=== SOURCE DATA ===
━━━━━━━━━━
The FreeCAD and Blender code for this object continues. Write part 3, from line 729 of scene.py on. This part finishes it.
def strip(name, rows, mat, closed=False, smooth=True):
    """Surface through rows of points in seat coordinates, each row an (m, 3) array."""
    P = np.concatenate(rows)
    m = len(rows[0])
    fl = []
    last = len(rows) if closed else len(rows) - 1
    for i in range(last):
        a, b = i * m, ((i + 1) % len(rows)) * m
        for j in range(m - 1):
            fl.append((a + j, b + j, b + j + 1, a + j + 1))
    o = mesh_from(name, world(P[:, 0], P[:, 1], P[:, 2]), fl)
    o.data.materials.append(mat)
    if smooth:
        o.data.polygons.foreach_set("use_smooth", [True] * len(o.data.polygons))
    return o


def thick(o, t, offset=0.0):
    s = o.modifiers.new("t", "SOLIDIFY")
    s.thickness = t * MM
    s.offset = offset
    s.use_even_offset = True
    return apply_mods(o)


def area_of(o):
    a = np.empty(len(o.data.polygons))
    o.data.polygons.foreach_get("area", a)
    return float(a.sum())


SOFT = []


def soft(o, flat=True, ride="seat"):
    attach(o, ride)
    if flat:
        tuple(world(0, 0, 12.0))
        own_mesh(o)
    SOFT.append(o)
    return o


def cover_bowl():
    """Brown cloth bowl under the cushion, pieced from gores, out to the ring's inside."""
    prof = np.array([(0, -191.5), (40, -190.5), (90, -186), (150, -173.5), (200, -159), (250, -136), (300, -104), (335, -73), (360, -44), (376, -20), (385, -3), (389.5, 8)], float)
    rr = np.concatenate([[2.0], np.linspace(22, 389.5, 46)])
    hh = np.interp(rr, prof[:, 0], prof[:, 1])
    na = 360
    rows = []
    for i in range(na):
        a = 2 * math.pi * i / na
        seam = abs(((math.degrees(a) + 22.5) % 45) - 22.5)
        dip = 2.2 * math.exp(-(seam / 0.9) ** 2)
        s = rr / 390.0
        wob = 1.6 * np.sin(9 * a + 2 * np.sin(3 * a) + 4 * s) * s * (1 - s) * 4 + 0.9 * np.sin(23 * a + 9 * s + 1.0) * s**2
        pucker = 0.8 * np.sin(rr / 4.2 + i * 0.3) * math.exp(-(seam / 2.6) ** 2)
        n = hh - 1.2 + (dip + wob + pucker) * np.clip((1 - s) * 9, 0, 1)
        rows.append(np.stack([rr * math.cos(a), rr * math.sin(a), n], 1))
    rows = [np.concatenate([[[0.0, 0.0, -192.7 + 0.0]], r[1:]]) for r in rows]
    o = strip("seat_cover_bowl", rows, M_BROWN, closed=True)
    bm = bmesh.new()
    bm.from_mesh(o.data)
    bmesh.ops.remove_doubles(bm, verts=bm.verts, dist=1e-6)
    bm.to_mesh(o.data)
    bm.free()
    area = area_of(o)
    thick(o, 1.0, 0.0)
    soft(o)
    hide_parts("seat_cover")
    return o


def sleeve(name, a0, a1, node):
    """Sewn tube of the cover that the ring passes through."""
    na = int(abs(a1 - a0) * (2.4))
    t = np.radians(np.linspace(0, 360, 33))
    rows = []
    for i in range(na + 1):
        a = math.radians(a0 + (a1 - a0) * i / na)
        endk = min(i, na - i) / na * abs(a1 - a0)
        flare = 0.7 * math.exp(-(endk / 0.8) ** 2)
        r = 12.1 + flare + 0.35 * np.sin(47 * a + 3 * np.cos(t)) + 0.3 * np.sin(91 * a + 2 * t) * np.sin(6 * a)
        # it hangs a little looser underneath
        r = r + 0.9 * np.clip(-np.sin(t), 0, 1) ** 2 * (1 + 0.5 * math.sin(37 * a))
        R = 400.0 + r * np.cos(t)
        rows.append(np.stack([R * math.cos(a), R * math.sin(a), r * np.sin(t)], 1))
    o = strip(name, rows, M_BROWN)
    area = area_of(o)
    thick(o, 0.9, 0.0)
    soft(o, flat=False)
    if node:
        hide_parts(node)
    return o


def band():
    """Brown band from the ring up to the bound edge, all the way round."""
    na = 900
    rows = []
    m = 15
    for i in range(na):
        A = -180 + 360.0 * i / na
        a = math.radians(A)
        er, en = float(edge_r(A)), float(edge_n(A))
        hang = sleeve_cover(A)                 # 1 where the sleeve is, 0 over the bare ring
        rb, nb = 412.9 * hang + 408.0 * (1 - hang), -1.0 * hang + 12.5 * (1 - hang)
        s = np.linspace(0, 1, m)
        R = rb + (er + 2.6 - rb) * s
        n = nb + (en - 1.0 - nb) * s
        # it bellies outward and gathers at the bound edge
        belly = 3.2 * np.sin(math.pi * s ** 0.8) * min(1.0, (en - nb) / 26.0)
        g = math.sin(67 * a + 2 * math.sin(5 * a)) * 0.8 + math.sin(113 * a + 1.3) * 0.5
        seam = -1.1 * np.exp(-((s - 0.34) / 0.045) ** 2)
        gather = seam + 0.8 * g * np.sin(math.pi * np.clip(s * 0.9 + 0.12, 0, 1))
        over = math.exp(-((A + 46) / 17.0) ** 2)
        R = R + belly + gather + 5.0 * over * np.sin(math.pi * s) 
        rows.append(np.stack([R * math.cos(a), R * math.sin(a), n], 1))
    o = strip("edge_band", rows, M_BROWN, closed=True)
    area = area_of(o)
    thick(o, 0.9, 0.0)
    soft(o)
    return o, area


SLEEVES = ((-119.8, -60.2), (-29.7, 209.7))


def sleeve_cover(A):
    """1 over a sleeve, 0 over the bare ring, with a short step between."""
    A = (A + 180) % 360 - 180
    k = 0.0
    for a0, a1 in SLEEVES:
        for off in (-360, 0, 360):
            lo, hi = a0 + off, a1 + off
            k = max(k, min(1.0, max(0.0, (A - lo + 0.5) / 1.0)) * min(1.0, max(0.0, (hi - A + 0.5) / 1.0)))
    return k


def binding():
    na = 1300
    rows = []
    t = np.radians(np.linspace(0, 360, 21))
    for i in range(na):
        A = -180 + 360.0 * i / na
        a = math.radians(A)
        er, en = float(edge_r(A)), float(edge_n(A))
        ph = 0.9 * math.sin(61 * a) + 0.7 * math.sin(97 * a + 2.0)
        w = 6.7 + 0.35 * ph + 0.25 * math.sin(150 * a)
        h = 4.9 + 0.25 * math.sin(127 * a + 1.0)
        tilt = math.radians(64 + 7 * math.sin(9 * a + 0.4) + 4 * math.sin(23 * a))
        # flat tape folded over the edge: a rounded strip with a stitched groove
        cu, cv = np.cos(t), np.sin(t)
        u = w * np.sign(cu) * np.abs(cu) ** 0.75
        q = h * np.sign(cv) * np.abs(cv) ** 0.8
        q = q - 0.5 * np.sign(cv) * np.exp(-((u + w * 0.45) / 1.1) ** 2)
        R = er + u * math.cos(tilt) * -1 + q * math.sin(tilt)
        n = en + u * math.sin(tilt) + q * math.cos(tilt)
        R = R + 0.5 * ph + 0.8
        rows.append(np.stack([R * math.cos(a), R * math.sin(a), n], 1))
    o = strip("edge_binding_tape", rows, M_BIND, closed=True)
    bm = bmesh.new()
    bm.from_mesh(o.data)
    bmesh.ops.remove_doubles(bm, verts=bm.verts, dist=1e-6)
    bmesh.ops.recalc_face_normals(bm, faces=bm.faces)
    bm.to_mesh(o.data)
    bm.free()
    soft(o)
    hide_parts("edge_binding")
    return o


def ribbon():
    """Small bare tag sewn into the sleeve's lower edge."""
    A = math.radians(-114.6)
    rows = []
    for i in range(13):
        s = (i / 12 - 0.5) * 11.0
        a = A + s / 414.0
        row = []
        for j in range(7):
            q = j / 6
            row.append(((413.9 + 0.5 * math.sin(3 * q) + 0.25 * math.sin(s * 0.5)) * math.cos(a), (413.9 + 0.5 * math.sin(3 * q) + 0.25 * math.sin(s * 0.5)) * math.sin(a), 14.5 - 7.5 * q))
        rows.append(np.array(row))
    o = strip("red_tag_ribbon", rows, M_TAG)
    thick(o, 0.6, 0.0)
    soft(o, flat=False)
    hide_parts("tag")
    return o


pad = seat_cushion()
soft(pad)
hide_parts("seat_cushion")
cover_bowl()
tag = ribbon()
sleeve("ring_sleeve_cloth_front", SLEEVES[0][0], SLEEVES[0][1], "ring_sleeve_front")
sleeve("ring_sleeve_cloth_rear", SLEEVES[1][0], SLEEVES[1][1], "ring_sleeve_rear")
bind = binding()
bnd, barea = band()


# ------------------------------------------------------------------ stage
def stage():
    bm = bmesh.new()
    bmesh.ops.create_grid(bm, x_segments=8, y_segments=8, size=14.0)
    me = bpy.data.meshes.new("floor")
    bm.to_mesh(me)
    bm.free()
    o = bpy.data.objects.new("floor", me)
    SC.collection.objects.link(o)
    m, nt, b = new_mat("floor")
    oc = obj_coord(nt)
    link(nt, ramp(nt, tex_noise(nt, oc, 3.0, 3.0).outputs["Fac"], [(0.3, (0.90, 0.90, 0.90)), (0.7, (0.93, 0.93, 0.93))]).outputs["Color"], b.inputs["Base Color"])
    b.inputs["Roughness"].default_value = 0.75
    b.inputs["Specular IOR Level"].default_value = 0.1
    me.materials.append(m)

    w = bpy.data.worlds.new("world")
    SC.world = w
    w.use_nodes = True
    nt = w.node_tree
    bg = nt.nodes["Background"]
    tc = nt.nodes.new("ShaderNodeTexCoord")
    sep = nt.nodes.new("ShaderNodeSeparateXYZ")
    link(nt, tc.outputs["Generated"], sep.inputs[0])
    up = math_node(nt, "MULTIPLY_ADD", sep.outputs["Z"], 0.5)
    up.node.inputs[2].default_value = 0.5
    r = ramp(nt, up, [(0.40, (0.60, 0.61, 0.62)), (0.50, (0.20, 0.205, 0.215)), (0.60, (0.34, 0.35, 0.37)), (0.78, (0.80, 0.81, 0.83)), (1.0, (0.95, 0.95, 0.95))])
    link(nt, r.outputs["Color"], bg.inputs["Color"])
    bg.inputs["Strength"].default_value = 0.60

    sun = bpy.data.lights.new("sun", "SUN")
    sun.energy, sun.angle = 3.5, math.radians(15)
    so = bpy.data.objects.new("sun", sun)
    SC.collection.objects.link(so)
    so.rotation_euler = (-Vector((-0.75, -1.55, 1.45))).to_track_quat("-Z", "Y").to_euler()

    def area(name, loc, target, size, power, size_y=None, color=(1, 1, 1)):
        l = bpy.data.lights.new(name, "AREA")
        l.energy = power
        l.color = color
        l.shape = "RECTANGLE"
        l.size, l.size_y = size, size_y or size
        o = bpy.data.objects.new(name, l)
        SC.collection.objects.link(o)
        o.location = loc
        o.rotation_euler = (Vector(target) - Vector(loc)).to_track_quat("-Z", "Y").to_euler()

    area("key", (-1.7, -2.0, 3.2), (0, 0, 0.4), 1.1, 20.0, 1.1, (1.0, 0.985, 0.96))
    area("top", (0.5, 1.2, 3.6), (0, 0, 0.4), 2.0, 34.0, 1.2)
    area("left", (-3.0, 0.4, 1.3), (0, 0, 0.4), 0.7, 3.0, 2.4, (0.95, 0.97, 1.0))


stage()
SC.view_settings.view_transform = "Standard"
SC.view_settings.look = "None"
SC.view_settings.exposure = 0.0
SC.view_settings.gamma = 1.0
━━━━━━━━━━
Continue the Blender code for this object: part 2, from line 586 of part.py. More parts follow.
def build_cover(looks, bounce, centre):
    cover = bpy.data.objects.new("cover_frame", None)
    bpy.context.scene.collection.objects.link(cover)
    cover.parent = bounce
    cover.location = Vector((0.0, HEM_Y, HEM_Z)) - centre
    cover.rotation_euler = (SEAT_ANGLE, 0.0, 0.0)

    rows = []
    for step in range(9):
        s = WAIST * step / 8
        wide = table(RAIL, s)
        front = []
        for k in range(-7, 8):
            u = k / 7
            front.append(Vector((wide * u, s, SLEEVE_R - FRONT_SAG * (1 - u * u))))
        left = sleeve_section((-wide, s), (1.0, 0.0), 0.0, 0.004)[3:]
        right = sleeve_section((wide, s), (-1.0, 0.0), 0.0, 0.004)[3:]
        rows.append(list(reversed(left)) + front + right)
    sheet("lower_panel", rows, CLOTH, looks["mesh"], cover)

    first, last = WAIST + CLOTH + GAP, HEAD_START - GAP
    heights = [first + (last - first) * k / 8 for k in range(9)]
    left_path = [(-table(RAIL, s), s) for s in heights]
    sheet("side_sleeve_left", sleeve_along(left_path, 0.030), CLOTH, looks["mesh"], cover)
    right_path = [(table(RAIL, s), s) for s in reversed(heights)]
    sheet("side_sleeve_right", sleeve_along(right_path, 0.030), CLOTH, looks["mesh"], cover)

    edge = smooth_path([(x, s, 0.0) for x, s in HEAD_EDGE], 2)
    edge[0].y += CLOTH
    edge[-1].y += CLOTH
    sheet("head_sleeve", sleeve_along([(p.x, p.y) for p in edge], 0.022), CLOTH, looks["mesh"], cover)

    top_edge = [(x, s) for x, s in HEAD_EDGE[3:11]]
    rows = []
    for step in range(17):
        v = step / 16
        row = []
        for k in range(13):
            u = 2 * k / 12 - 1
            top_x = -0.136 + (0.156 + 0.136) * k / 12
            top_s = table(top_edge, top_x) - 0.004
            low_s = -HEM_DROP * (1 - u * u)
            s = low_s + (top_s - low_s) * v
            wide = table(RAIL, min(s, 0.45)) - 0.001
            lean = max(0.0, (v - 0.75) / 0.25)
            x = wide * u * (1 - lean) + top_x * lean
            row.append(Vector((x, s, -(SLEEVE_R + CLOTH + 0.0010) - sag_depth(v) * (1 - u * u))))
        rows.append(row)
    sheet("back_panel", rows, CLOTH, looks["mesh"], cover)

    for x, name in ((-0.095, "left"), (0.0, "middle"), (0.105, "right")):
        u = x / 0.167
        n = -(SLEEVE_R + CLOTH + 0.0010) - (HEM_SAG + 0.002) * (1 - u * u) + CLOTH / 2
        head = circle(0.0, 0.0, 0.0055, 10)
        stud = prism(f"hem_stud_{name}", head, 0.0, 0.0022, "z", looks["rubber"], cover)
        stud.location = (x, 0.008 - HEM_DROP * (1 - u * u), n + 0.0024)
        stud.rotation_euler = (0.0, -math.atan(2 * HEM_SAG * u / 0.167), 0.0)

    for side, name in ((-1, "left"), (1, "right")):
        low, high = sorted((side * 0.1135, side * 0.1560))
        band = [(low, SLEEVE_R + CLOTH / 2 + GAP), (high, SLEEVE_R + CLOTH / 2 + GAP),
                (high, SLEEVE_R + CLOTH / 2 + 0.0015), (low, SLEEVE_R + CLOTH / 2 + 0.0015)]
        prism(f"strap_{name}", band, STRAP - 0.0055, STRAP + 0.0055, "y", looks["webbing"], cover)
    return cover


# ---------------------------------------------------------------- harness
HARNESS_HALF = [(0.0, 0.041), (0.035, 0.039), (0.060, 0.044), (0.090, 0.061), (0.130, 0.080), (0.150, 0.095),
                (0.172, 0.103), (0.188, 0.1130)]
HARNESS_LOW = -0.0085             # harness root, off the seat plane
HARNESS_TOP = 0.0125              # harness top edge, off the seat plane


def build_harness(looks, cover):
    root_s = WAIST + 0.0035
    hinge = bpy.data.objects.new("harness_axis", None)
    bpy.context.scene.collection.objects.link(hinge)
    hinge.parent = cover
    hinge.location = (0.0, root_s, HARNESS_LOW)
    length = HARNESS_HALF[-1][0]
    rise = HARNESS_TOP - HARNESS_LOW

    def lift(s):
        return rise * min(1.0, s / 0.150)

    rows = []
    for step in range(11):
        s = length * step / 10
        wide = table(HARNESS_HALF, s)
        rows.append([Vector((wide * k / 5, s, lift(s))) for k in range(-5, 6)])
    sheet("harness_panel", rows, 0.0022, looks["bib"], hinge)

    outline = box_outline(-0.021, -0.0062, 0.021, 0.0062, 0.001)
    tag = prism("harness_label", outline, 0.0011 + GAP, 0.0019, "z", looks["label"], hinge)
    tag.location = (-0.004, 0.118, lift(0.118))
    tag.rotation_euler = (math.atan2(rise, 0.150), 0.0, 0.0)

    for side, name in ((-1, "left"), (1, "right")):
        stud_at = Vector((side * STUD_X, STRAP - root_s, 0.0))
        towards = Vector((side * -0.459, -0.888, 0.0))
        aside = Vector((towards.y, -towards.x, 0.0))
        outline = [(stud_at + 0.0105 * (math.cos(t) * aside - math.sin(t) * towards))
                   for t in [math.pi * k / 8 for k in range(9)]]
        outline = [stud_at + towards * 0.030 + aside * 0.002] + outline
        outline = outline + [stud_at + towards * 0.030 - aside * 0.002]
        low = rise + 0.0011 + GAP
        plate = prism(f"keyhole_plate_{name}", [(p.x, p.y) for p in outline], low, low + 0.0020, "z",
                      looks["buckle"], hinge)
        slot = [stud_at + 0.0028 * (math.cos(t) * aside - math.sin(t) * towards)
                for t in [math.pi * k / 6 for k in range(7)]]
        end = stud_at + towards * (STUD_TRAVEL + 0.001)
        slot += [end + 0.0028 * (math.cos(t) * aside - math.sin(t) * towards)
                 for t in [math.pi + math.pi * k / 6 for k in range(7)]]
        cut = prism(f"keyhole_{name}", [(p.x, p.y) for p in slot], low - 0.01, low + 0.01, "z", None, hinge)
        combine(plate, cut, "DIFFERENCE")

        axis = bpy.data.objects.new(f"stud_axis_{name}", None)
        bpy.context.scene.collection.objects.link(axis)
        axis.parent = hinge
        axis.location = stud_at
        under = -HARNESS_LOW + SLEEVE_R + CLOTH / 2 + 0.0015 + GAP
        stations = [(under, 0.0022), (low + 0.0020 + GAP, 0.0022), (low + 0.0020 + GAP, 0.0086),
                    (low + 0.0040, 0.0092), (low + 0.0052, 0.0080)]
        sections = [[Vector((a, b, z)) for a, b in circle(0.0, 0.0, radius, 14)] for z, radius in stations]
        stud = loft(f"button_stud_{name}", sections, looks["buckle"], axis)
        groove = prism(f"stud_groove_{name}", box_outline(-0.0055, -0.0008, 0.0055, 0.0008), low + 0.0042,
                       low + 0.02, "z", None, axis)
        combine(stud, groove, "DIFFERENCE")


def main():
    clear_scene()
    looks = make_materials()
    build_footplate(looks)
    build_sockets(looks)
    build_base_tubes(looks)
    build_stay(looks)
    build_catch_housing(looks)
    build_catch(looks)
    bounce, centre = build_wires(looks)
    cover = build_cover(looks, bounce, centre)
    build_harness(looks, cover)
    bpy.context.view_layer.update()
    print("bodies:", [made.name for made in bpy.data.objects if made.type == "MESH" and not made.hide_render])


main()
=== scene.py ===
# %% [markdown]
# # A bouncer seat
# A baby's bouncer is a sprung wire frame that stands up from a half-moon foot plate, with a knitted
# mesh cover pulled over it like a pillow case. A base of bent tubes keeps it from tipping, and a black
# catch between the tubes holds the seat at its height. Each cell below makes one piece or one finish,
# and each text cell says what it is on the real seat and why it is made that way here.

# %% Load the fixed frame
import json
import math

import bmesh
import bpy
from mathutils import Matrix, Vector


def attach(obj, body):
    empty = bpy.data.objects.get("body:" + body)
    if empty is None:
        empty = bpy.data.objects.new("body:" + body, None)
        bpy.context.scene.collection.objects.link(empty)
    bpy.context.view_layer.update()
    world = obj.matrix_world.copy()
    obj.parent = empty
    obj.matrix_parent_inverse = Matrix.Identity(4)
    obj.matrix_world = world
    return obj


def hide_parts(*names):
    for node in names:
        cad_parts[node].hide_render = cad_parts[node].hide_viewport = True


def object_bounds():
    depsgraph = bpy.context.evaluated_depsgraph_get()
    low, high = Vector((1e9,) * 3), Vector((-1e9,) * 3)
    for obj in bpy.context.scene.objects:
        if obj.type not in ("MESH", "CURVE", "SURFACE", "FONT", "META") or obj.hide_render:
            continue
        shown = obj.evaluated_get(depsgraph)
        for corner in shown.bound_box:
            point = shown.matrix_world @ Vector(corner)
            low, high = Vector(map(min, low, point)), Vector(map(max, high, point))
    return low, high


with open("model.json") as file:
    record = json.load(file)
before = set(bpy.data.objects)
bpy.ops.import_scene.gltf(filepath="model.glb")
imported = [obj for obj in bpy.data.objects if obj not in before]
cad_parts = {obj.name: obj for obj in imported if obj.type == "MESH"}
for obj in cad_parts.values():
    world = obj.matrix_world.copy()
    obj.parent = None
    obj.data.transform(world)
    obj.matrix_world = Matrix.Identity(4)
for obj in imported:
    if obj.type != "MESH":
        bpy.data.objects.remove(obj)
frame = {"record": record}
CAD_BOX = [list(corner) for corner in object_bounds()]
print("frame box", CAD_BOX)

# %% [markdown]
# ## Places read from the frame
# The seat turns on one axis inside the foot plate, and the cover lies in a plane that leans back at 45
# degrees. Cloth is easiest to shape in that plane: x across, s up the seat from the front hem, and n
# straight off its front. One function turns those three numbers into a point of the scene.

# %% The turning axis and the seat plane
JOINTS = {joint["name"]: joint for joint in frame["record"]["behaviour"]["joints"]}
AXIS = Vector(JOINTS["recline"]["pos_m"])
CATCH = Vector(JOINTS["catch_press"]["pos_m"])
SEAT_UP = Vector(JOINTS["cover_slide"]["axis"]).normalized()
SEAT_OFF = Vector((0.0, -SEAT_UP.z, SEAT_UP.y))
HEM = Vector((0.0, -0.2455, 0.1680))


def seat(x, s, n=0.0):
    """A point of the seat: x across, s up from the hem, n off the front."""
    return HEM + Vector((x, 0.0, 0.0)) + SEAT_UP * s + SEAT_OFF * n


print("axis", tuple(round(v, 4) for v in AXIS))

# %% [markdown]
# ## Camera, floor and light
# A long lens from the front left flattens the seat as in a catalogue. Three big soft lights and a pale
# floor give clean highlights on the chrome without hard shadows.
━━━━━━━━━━
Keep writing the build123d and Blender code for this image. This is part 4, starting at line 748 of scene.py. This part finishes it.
━━━━━━━━━━
=== PROBLEM TO WORK ON ===
The required output is an exact reproduction of the lines starting at the one that contains "The FreeCAD and" and ending at the one that contains "return float(a.sum())". Both boundary lines belong to it.

=== ANSWER TO THIS TASK ===
The FreeCAD and Blender code for this object continues. Write part 3, from line 729 of scene.py on. This part finishes it.
def strip(name, rows, mat, closed=False, smooth=True):
    """Surface through rows of points in seat coordinates, each row an (m, 3) array."""
    P = np.concatenate(rows)
    m = len(rows[0])
    fl = []
    last = len(rows) if closed else len(rows) - 1
    for i in range(last):
        a, b = i * m, ((i + 1) % len(rows)) * m
        for j in range(m - 1):
            fl.append((a + j, b + j, b + j + 1, a + j + 1))
    o = mesh_from(name, world(P[:, 0], P[:, 1], P[:, 2]), fl)
    o.data.materials.append(mat)
    if smooth:
        o.data.polygons.foreach_set("use_smooth", [True] * len(o.data.polygons))
    return o


def thick(o, t, offset=0.0):
    s = o.modifiers.new("t", "SOLIDIFY")
    s.thickness = t * MM
    s.offset = offset
    s.use_even_offset = True
    return apply_mods(o)


def area_of(o):
    a = np.empty(len(o.data.polygons))
    o.data.polygons.foreach_get("area", a)
    return float(a.sum())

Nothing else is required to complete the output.